How to Put Line on a Baitcaster

Mark Rose • January 31, 2023

What's up, MidwayUSA fans? I'm going to share with you guys right now a tip on putting line on a baitcast reel. I get asked a lot: "What kind of knot do I tie onto the spool? What kind of knot do I tie from my backing to my main line?" So I'm just going to go from scratch. This is a brand new Lews Custom Pro seven 7.5:1. I'm gonna put it on a Signature Series Lews rod, getting ready to use this for a lipless crankbait in Florida, so I'm taking this right out of the box for the first time. Now one thing I like to do, right when I get it out of the box, is I like to take the spool tension knob and I like to take it down to where it's just kind of snug and then back it off about a half a turn and then I like to take my drag and pull it down to where it's just, you know, nice and snug. Don't forget this for when you go out there first-time fishing because you'll need to readjust it.

I keep a spool, a big bulk spool of a monofilament that is totally different color line than my fluorocarbon line and I do that on purpose so I know when I always get down to my leader. Just get you a good spool of 14, 15, 20 pound test, something like that, in green or high-vis yellow, pink, blue, whatever.

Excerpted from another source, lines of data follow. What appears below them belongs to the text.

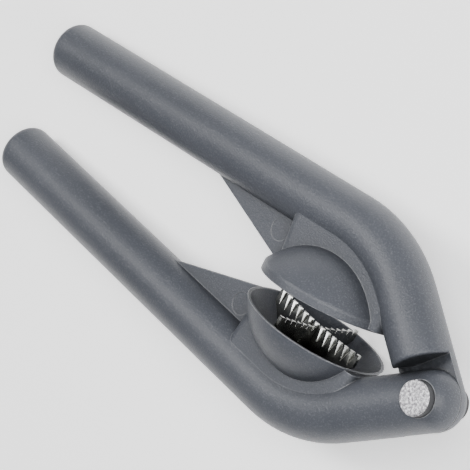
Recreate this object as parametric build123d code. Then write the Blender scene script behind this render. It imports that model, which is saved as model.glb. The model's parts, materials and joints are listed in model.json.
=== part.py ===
from build123d import *
import math
import os

# A one-hand garlic press lying on its side, in millimetres and degrees.
# It is drawn about its pivot: X runs from the grip ends to the pivot, Y points from the lower
# lever to the upper one and Z is the pivot axis. The whole press is then moved so that the
# origin is under the middle of its bounding box.

# Levers
TUBE_R = 9.0
ARM_ANGLE = 37.2  # between the arm and the line that halves the handles
ARM_LENGTH = 47.3  # pivot to the corner of arm and grip
GRIP_SLOPE = 3.8  # the grips close up towards their free ends
GRIP_LENGTH = 151.0  # corner to the free end
BEND_R = 40.0
END_FILLET = 3.2

# Cups: a spherical cap, with its rim plane tilted
CUP_X = -47.6
CUP_Y = 5.15
CUP_TILT = 3.2
RIM_R = 22.8
CUP_DEPTH = 15.4
UPPER_CUP_DEPTH = 14.7
LIP = 0.9
FLOOR = 2.2
BAND_HEIGHT = 2.6  # plain band round the upper cup's rim
BAND_FILLET = 1.5

# Neck and rib between lever and cup
NECK_END_X = -67.9
NECK_END_LEAN = 8.0
NECK_HINGE_X = -23.4
NECK_HALF = 7.7
NECK_EDGE = 3.4
NECK_ABOVE_RIM = 0.6
RIB_HALF = 1.1
RIB_FOOT_X = -104.5
RIB_FOOT_Y = 14.4
RIB_TOE_X = -70.4
RIB_TOE_Y = 4.2
RIB_MARK_X = -76.0  # round ejector mark
RIB_MARK_Y = 12.8
RIB_MARK_R = 3.5
RIB_MARK_DEPTH = 0.15

# Half-lap hinge and its two-part rivet
LAP_GAP = 0.3
EAR_CLEARANCE = 0.5
SHOULDER = 11.65  # pivot to the shoulder's face, along the arm
SHOULDER_TILT = 4.3
SHOULDER_FILLET = 0.8
CLOSING = 6.5  # closing travel that the shoulders leave room for
CLOSED_ARM_LENGTH = 32.0
PAST_HINGE = 16.0  # cuts reach this far from the middle plane, clear of the heads
HEAD_R = 5.15
HEAD_SEAT_Z = 7.0
HEAD_FACE_Z = 10.0
BACK_FACE_Z = 9.8
HEAD_CHAMFER = 0.35
SHANK_R = 3.0
RUNNING_GAP = 0.05
HEAD_GAP = 0.15
SPIGOT_R = 1.6
SPIGOT_LENGTH = 8.0

# Serrated blades, crossing in each cup
BLADE_THICK = 1.2
BLADE_HALF = 18.0
BLADE_SIDE = -1.0
BLADE_WAIST = 8.0
BLADE_WAIST_DEPTH = -11.0
BLADE_FOOT = 7.2
BLADE_FOOT_DEPTH = -13.6
BLADE_LAP_DEPTH = -6.0
TIP_RISE = 1.2  # the cutting edge is an arc, higher at its ends
TOOTH_PITCH = 2.65
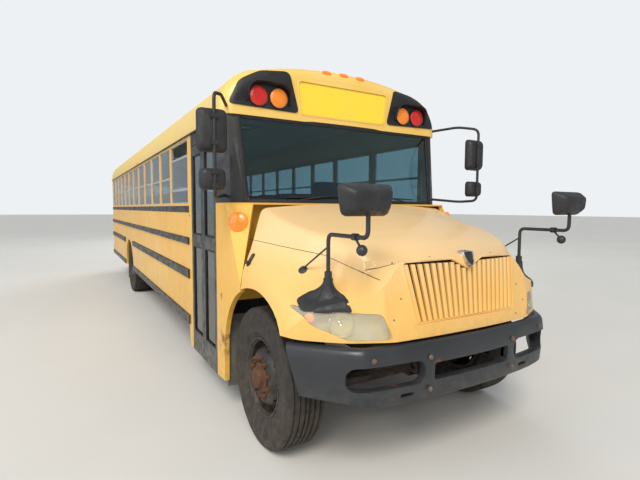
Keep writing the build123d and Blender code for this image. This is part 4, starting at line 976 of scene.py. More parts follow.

I always like to take my reel and put it on a rod first. Then the first step is running your line through the first guide on the rod. That's to make sure you have good alignment going into your reel all the time. Take off just a little bit of line to work with, then put it right through the line guide and then I always take some pliers and you can kind of form it so it doesn't get out of out of place on you. Then just get it where it comes underneath the spool, then get it on top of the spool and that way you can get a knot tied. Make sure you get plenty of backing off so have plenty to work with, just tie two overhand knots, that's all you got to do. Cinch it down on the spool. Take your scissors, cut it down to where your tag is as close to the spool as you can.

You can use anything to attach your spool to to get it going, but I like to use the DD26 Spool Stix. Then all you need to do is start reeling. I'll give the reel a good 10 or 12 turns, I like to have a little less than half the reel full with the monofilament backing. Then, once you get it where you want it, just cut your line off there and take your spool off off the Spool Stix. Now, I'm rigging this up for a lipless crankbait, so I'm putting 15-pound Seaguar Tatsu on here. You might like InvisX, Red Label, whatever you like. Then, all you got to do is just tie again, overhand knot. Don't try to get real fancy with it. You can, but you'll never get down to this knot. Just one good overhand knot, get it good and tight and cut it kind of fairly tight down to that knot and that's all you got to do.

Get your slack, if any has pulled out of the reel, get it down to where it's nice and smooth. And then, whenever you got the Spool stix, it's nice and simple; you just reel it right up on there; you don't have to go chasing your line or anything. It's just nice and smooth. And I like to reel it up to the very top of my spool. It doesn't take but just less than a minute. Slow down once it gets up there near the top of the reel spool. Then all you got to do is cut it off, thread the rest of your guides. But don't forget; set your drag and set your magnetic brakes to where it's got a little tension on it, then you're ready to go fishing. Hope this helps you out. Good luck out there on the water.